As the final step, the dispatcher must be started.


56.6.1. Multi Service Dispatcher Lcores

In an Eventdev application, most (or all) compute-intensive and performance-sensitive processing is done in an event-driven manner, where CPU cycles spent on application domain logic is the direct result of items of work (i.e., rte_event events) dequeued from an event device.

In the light of this, it makes sense to have the dispatcher service be the only DPDK service on all lcores used for packet processing — at least in principle.

However, there is nothing in DPDK that prevents colocating other services with the dispatcher service on the same lcore.
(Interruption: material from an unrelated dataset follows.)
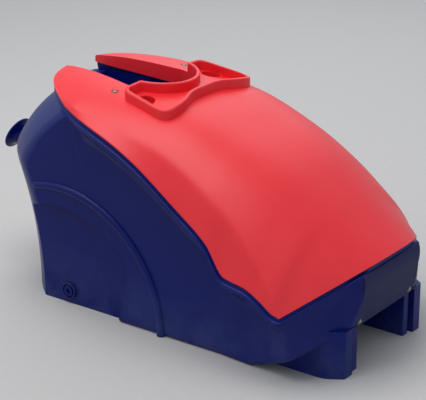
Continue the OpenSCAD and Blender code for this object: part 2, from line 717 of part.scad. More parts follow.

Tasks that prior to the introduction of the dispatcher into the application was performed on the lcore, even though no events were received, are prime targets for being converted into such auxiliary services, running on the dispatcher core set.

An example of such a task would be the management of a per-lcore timer wheel (i.e., calling rte_timer_manage()).

Applications employing Read-Copy-Update (RCU) (or similar technique) may opt for having quiescent state (e.g., calling rte_rcu_qsbr_quiescent()) signaling factored out into a separate service, to assure resource reclaiming occurs even though some lcores currently do not process any events.

If more services than the dispatcher service is mapped to a service lcore, it’s important that the other service are well-behaved and don’t interfere with event processing to the extent the system’s throughput and/or latency requirements are at risk of not being met.

In particular, to avoid jitter, they should have a small upper bound for the maximum amount of time spent in a single service function call.

An example of scenario with a more CPU-heavy colocated service is a low-lcore count deployment, where the event device lacks the RTE_EVENT_ETH_RX_ADAPTER_CAP_INTERNAL_PORT capability (and thus requires software to feed incoming packets into the event device). In this case, the best performance may be achieved if the Event Ethernet RX and/or TX Adapters are mapped to lcores also used for event dispatching, since otherwise the adapter lcores would have a lot of idle CPU cycles.